The Limits of the Ghost Fleet
For all the excitement, robotic submarines are not magic. They face acquisition delays, testing challenges, cost growth, software complexity, maintenance needs, and operational uncertainty. The Government Accountability Office has previously noted cost and schedule concerns with the Orca XLUUV program, which is a polite government way of saying, “This is hard, and the spreadsheet is sweating.”
There are also tactical limits. A UUV may not understand a complex situation the way a trained crew can. It may struggle in unexpected conditions. It may be vulnerable to capture, jamming, spoofing, or cyber intrusion. Recovery can be complicated. Repairs require people, facilities, spare parts, and time. The robot may not need a bunk, but it still needs a support system.
That is why the Navy’s robotic sub future will likely be gradual. The fleet will test, learn, redesign, deploy, and repeat. The most successful systems will be the ones that solve real operational problems without creating ten new headaches in the process.
What to Watch Next
The next phase of the Navy’s ghost fleet will depend on how well unmanned systems integrate with the broader fleet. Watch for progress in Orca testing, Manta Ray technology transfer, mine countermeasure deployments, improved autonomy software, modular payload development, and the growth of dedicated UUV units.
Also watch how sailors train with these systems. A robotic fleet still needs human experts who understand mission planning, maintenance, data interpretation, launch and recovery, and operational risk. The Navy is not just buying machines; it is building a new workforce around them.
The most important question is not whether robotic subs are cool. They are. They look like something a defense engineer doodled after drinking too much coffee, and that is a compliment. The real question is whether they can become reliable, repeatable, useful tools at fleet scale. If they can, the undersea battlefield may become more crowded, more networked, and much harder to predict.

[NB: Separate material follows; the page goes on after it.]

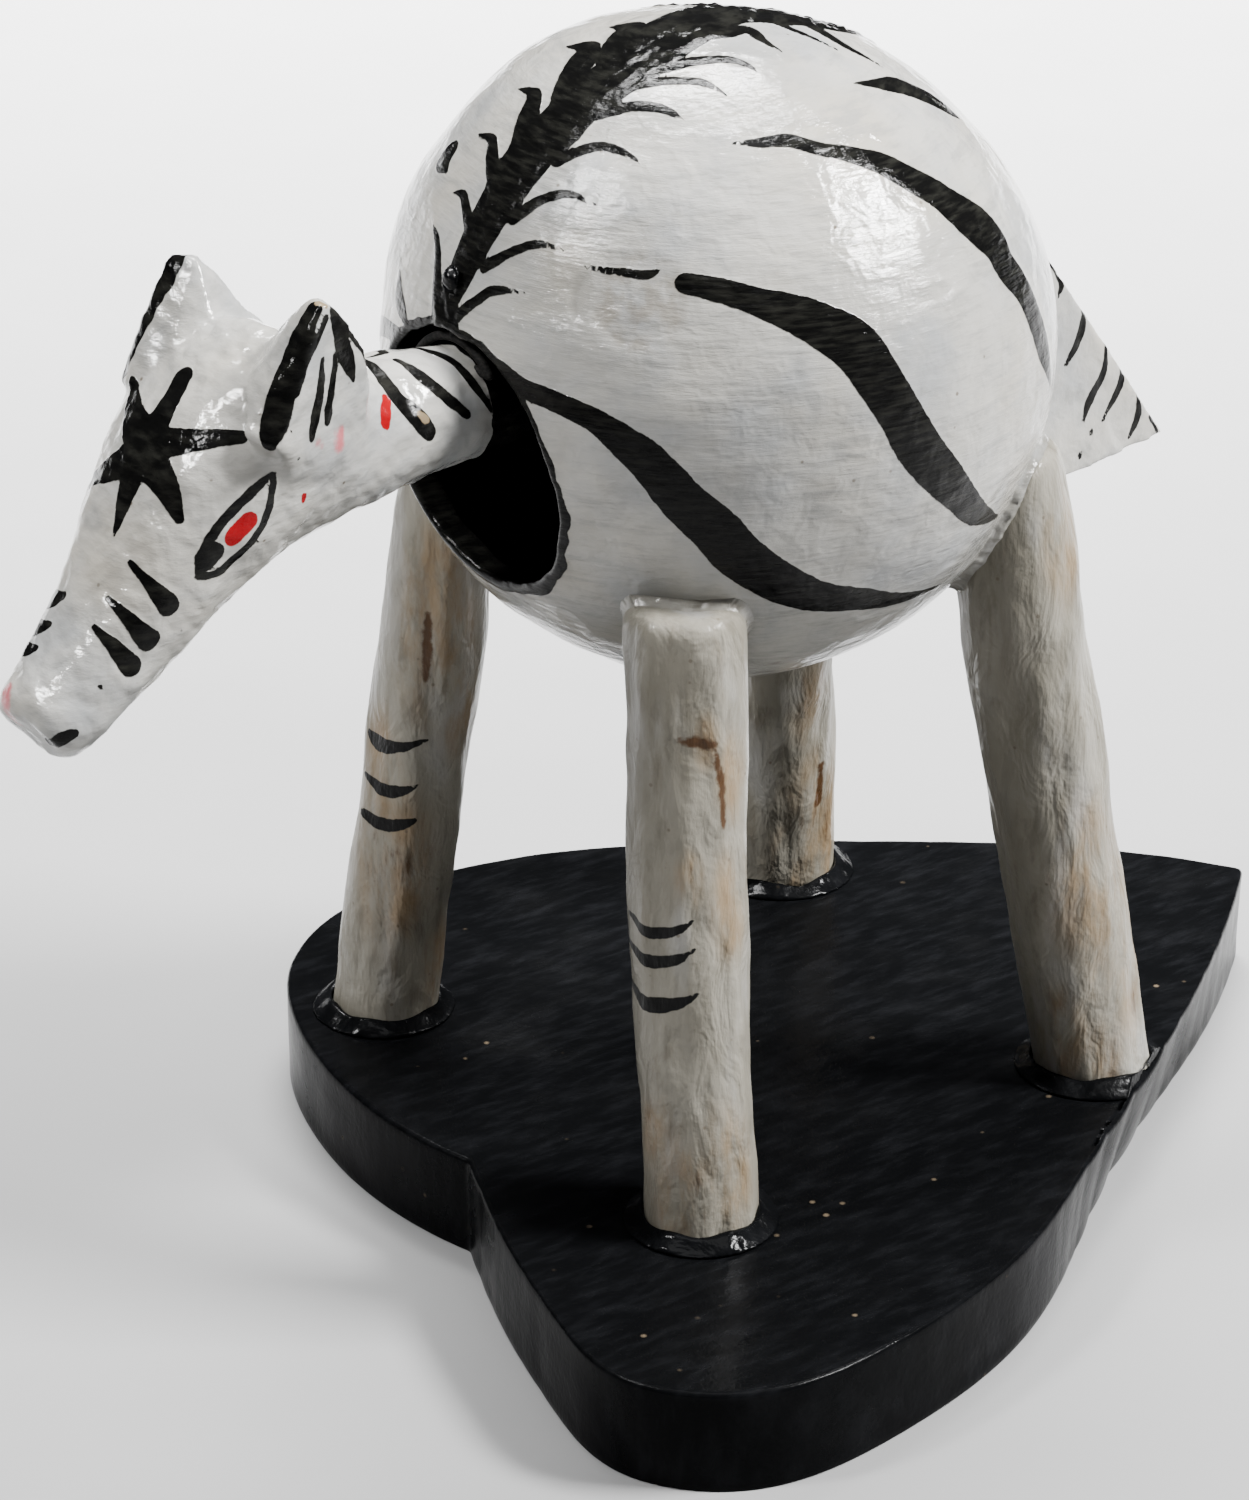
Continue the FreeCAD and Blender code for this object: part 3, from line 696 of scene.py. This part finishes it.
# Brush strokes on the head: across, forward, up and half width in mm along each.
STAR = (
    ((-1.3, 79.1, 5.6, 2.6), (-1, 76.2, 9.2, 1.7), (-1.9, 73, 11.9, 1.3)),
    ((-1.3, 79.1, 5.6, 2.4), (4.6, 77, 7.5, 1.4), (8.9, 73.3, 8.3, 0.75)),
    ((-1.3, 79.1, 5.6, 2.4), (4.3, 80.3, 3.3, 1.65), (7.1, 80.6, 0.3, 0.6)),
    ((-1.3, 79.1, 5.6, 2.6), (-0.5, 81.9, 1.6, 1.5), (0.5, 84.7, -2.5, 0.3)),
    ((-1.3, 79.1, 5.6, 2.6), (-4, 80.4, 3, 2), (-8.6, 80.4, -0.3, 1)),
    ((-1.3, 79.1, 5.6, 2.6), (-6.5, 76.5, 7.4, 1.7), (-10, 74.2, 9.2, 0.8)),
)
EYE = (
    ((9.1, 80.1, -6, 0.35), (9.4, 79, -2.6, 0.6), (10.1, 76.4, 0.4, 0.6), (10.8, 73.3, 2.8, 0.6),
     (11, 71, 4.5, 0.3)),
    ((9.1, 80.1, -6, 0.35), (9.5, 77.1, -5.9, 0.6), (10.3, 74.1, -3.9, 0.55), (10.8, 71.9, -1.1, 0.55),
     (11.1, 71.2, 2.4, 0.5), (11, 71, 4.5, 0.3)),
    ((9.1, 79.9, -5.6, 0.4), (9.3, 78.9, -3.9, 1.4), (9.5, 78, -3.5, 1.2)),
)
SNOUT_DROPS = (
    ((4, 85.1, -4.5, 0.35), (6.9, 84.6, -6.3, 0.8), (8.3, 83.4, -8.5, 1.3)),
    ((3.1, 87.6, -8.2, 0.35), (6.3, 87.1, -9.9, 0.85), (7.4, 85.6, -12.2, 1.4)),
    ((3.2, 89.5, -11, 0.35), (5.5, 89, -12.5, 0.8), (6.8, 87.7, -14.8, 1.3)),
)
RIGHT_DROPS = (
    ((-3.4, 88.8, -9.8, 0.5), (-5.2, 88.7, -10.9, 1.1), (-7.2, 86.4, -13, 1.3)),
    ((-3.3, 90.7, -12.8, 0.5), (-5, 90.5, -13.9, 1), (-6.5, 88.4, -16.2, 1.2)),
    ((-3.2, 92.3, -15.3, 0.45), (-4.6, 92.1, -16.3, 0.9), (-6, 90.2, -18.4, 1)),
)
NOSTRIL = (((2.6, 94.9, -22.2, 0.6), (4.2, 95, -21.4, 0.85), (4.9, 94.3, -21, 0.6)),)
EAR_BLACK = (
    ((11.8, 65.4, 21.4, 1.1), (12, 67.9, 17.8, 1.6), (12.3, 70.1, 13.9, 1.6), (12.7, 71.9, 10.4, 1.6),
     (13, 72.8, 8.6, 0.9)),
    ((12.8, 64.6, 20.6, 0.5), (13.2, 67.4, 17, 0.5), (13.5, 69.4, 13.6, 0.5)),
)
EAR_LINES = (
    ((13, 65, 16, 0.35), (13.3, 65.5, 11.9, 0.8), (13.5, 66.1, 9, 0.95), (13.6, 66.5, 7.6, 0.6)),
    ((12.7, 63, 16, 0.35), (12.8, 63.2, 12.2, 0.7), (12.8, 63.7, 9, 0.7), (12.8, 63.8, 8.4, 0.4)),
)
EAR_REAR = (
    ((12.4, 63.6, 21.2, 0.5), (12.5, 62.3, 18.4, 1), (12.4, 61.5, 16, 1.25), (11.8, 60.5, 13.8, 0.9),
     (11.2, 59.6, 11.9, 0.3)),
    ((12.4, 63.2, 21.6, 0.5), (12, 61.2, 19.4, 0.7), (10.8, 58.7, 15.9, 0.7), (9.2, 56, 10.8, 0.3)),
)
NECK_STRIPES = (
    ((0.2, 50.2, 8.9, 0.6), (5.5, 50.2, 6.5, 1.15), (7.2, 47.8, 3, 1.2), (7.4, 46.7, 1.4, 0.95)),
    ((1.2, 46.2, 8.1, 0.55), (5.4, 44.9, 6.3, 0.95), (6.7, 40.8, 1.9, 0.55)),
    ((-0.5, 49, 8.9, 0.25), (-1.3, 45.7, 8.3, 0.4)),
    ((-2.5, 42.5, 7.6, 0.4), (2.5, 39.7, 6.9, 0.6), (5.4, 38.8, 4.8, 0.6), (6.5, 37.5, 1.5, 0.3)),
)
NICKS = (
    ((13.8, 70.2, 9.5, 0.2), (13.8, 70, 9.2, 0.1)), ((13.9, 68.8, 5.6, 0.25), (13.9, 68.5, 5.4, 0.1)),
    ((10.4, 72.6, -3.8, 0.2), (10.4, 72.2, -3.9, 0.1)), ((8.2, 81.7, -12, 0.15), (8.2, 81.5, -12.2, 0.1)),
    ((5.8, 91, -16.7, 0.3), (5.9, 90.8, -16.9, 0.1)), ((7, 75.2, -12.8, 0.2), (7.2, 75, -12.6, 0.1)),
)
BOTH_SIDES = EYE + NOSTRIL + EAR_BLACK + EAR_LINES + EAR_REAR + NECK_STRIPES[:2]
HEAD_INK = (BOTH_SIDES + mirrored(BOTH_SIDES) + STAR + SNOUT_DROPS + RIGHT_DROPS + NECK_STRIPES[2:] + NICKS)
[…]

Experience Section: Imagining a Day Beside the Navy’s Robotic Subs
To understand the appeal of the Navy’s robotic sub fleet, imagine standing on a quiet pier before sunrise. The water is dark, the air smells like salt and diesel, and the vehicle in front of you does not look like a traditional submarine. It has no sail full of watchstanders, no bridge crew, no line of sailors waiting to climb aboard. It is sleek, sealed, and strangely calm, like a machine that knows it has a job but does not feel the need to brag about it.

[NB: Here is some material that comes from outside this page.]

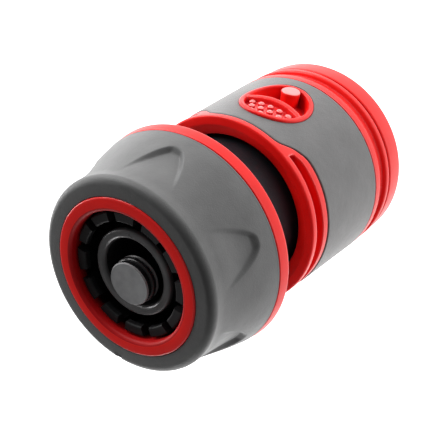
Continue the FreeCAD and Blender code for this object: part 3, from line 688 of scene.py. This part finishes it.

A support team moves around it with tablets, checklists, cranes, cables, and the quiet focus of people who know that small errors become large problems at sea. This is where the “ghost fleet” idea becomes real. The ghost is not supernatural. It is procedural. It is in the careful mission planning, the pre-launch checks, the software updates, the battery calculations, the sensor calibration, and the recovery plan waiting at the end of the mission.
Watching an unmanned undersea vehicle prepare for launch would feel different from watching a crewed submarine depart. A crewed boat carries visible human drama. Families wave. Sailors stand topside. The vessel becomes a floating city with secrets. A robotic sub is quieter emotionally but louder intellectually. It forces a different set of questions. How does it know where to go? What happens if a fishing net appears? How does it decide when to surface? How much data can it collect? How long can it remain useful without help?
The most impressive part may not be the vehicle itself, but the trust being built around it. Navies are conservative for good reasons. The ocean punishes shortcuts. A system that works beautifully in a controlled test can behave differently in cold water, heavy traffic, rough weather, or a cluttered seabed. Every successful launch, recovery, and data download adds another brick to the wall of confidence.
There is also something humbling about the mission. Humans like to imagine that military technology is all speed, firepower, and dramatic action. But much of undersea power is patience. It is mapping. Listening. Waiting. Measuring. Confirming. Returning with better information than you had before. Robotic subs are built for that kind of patience. They do not get bored during a long survey. They do not complain about the darkness. They do not need coffee at 0300, although the engineers monitoring them absolutely might.
If you were observing the recovery, the mood would likely shift from quiet tension to practical relief. The vehicle comes back with data. Technicians inspect the hull. Engineers look for wear, corrosion, software anomalies, and mission performance. Analysts begin turning raw sensor returns into useful knowledge. The robot’s journey ends, but the human work expands. That is the real lesson of the ghost fleet: unmanned systems do not remove people from naval warfare. They move people into new roles where planning, interpretation, maintenance, and command judgment matter more than ever.
In that sense, the Navy’s robotic subs are not replacing the sailor. They are changing the sailor’s toolkit. The wrench, the sonar screen, the mission plan, and the algorithm all become part of the same undersea story. The future ghost fleet may be quiet, but it will not be empty. Behind every unmanned submarine is a very human chain of design, testing, responsibility, and trust.
Conclusion
The Navy’s “ghost fleet” of robotic subs is not a single secret armada hiding under the waves. It is an evolving family of unmanned undersea systems, from mine-hunting vehicles like Knifefish to large autonomous platforms like Orca and experimental long-endurance concepts like Manta Ray. Together, they show where naval warfare is heading: more distributed, more autonomous, more persistent, and more dependent on human-machine teamwork.
Robotic submarines will not make crewed submarines obsolete. The Navy still needs sailors, commanders, engineers, analysts, and submariners with judgment that no algorithm can casually replace. But unmanned undersea vehicles can take on dangerous jobs, expand sensing, complicate enemy planning, and give the fleet more reach beneath the surface. The future Navy may still be made of steel, strategy, and sailorsbut it will also include ghosts.